Someone wants to know, is it possible to invoke R functions that have, in scare quotes, side effects? I mean, try it! I think so. It depends what you mean by side effects, I think. I think that person should come and talk to me. It's not something I've really tried heavily, but I will say that the way that shinylive for R is set up, this process of invoking functions, that happens directly in shinylive. We actually invoke the HTTP UV app directly to be able to return what that app would have returned if it was running inside a web server. So we do use it, but it's hard to say.
Last question. Do you have a good idea of how performance compared between native R and WebR compares and how it varies between certain types of calculations? I don't. I think it's something I've tested heavily. I will say that the literature, from what I've read, the basic idea that people talk about when they talk about Wasm is about 80 per cent of native speed. I don't know how true that is. It's just what I've heard. Even the fact that you can get to something like that is incredible to me, considering the security benefits that you're getting by sandboxing your code and making sure it can't destroy your file system, or the fact that you can get such reproducible guarantees about the order of operations of numerical and floating point issues, for example.
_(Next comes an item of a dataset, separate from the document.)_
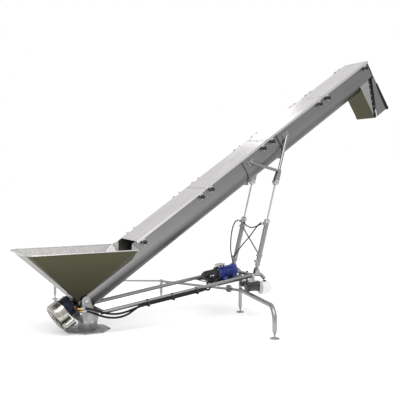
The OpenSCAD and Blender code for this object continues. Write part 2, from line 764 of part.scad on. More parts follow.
base_plate();
pedestal();
near_frame_tube();
far_frame_tube();
rear_crossbar();
centre_leg();
near_outrigger();
far_outrigger();
side_stay();
pack_tray();
drive_pump_motor();
drive_pump();
lift_pack_motor();
lift_pack_manifold();
lift_tank();
valve_block();
valve_lever();
hose_clips();
supply_hose();
return_hose();
lift_hose();
pack_hose();
crossover_hoses();
near_foot_screw();
far_foot_screw();
centre_foot_screw();
side_foot_screw();
trough();
end_plates();
trough_saddle();
lift_brackets();
hopper();
discharge_chute();
chute_seals();
bearing_housings();
drive_motor();
gearbox();
brass_fittings();
lid_hinges();
hood();
hood_flap();
auger_shaft();
flighting();
lid(0);  // lid_1
lid(1);  // lid_2
lid(2);  // lid_3
lid(3);  // lid_4
knob(1);  // knob_1
knob(2);  // knob_2
knob(3);  // knob_3
knob(4);  // knob_4
knob(5);  // knob_5
knob(6);  // knob_6
knob(7);  // knob_7
knob(8);  // knob_8
near_barrel();
far_barrel();
barrel_brace();
near_rod();
far_rod();
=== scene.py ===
"""Looks of an inclined grain auger, built round its CAD frame. Metres, +Z up."""

import json
import math

import bmesh
import bpy
from mathutils import Matrix, Vector


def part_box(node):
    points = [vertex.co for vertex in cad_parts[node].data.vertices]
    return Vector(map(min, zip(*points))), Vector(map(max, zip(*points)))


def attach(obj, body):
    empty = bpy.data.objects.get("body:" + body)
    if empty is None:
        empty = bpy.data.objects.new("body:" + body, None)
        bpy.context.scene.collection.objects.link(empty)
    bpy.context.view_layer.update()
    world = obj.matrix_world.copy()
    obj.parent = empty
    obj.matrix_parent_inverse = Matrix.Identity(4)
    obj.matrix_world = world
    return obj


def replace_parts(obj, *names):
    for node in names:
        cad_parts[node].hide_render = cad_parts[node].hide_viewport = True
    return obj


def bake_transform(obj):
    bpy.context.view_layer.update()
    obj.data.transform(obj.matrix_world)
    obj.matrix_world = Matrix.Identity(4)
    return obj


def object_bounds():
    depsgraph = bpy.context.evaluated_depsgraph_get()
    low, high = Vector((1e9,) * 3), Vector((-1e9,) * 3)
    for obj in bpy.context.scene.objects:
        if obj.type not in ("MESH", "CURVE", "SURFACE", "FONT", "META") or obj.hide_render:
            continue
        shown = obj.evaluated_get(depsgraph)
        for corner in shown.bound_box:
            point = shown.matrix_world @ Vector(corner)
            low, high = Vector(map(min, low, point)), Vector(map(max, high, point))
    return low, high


bl_info = {
    "name": "Grain auger looks",
    "version": (1, 0, 0),
    "blender": (4, 5, 0),
    "location": "View3D > Sidebar > Auger",
    "description": "Hoses, drive, fasteners and finishes for an inclined grain auger",
    "category": "Object",
}

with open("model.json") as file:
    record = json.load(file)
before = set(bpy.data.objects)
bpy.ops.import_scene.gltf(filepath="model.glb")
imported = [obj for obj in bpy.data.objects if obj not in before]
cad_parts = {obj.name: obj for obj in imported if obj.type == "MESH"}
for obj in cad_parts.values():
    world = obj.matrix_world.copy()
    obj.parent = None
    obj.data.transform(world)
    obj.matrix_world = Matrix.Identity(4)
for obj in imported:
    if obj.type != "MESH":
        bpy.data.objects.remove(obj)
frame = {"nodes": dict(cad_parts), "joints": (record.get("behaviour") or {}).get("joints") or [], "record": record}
CAD_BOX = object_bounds()
NODES = frame["nodes"]
SLOTS = {part["node"]: part["material_slot"] for part in frame["record"]["subparts"]}
X, Y, Z = Vector((1, 0, 0)), Vector((0, 1, 0)), Vector((0, 0, 1))


def joint(name):
    return next(j for j in frame["joints"] if j["name"] == name)


# ---- places: the conveyor, the sloping tubes and the lift cylinders ----

ALONG = Vector(joint("auger_spin")["axis"]).normalized()
OFF = ALONG.cross(Y)
AXIS_DROP = 0.042
MOUTH = Vector(joint("auger_spin")["pos_m"]) + OFF * AXIS_DROP
INCLINE = math.atan2(ALONG.z, ALONG.x)
TUBE_SLOPE = math.radians(8)
TUBE_FOOT = Vector((0.132, 0, 0.228))
TUBE_ALONG = Vector((math.cos(TUBE_SLOPE), 0, math.sin(TUBE_SLOPE)))
TUBE_OFF = TUBE_ALONG.cross(Y)
CYLINDER_PIN = Vector(joint("cylinder_swing")["pos_m"])
CYLINDER_ALONG = Vector(joint("near_rod_slide")["axis"]).normalized()
CYLINDER_OFF = Y.cross(CYLINDER_ALONG)
LINE_Y = 0.25
LID_EDGES = [0, 1, 2, 3, 3.885]
MAST_X = 1.926
LUG_S = (1.690, 2.290)
PUMP_OFF = 0.057
SIDES = (-1, 1)


def on_conveyor(s, y, n):
    """A point s up the trough, y to the far side and n off the centre of its round bottom."""
    return MOUTH + ALONG * s + Y * y + OFF * n


def on_tubes(u, y, w):
    """A point u up the long frame tubes, y to the far side and w above them."""
    return TUBE_FOOT + TUBE_ALONG * u + Y * y + TUBE_OFF * w


def tube_level(x):
    """Height of the long frame tubes' centre lines at x."""
    return TUBE_FOOT.z + (x - TUBE_FOOT.x) * math.tan(TUBE_SLOPE)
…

All of that good stuff that you get and you're still at over 50 per cent of native speed to me is incredible. But I don't have exact numbers, no.
Even the fact that you can get to something like that is incredible to me, considering the security benefits that you're getting by sandboxing your code and making sure it can't destroy your file system, or the fact that you can get such reproducible guarantees about the order of operations of numerical and floating point issues, for example.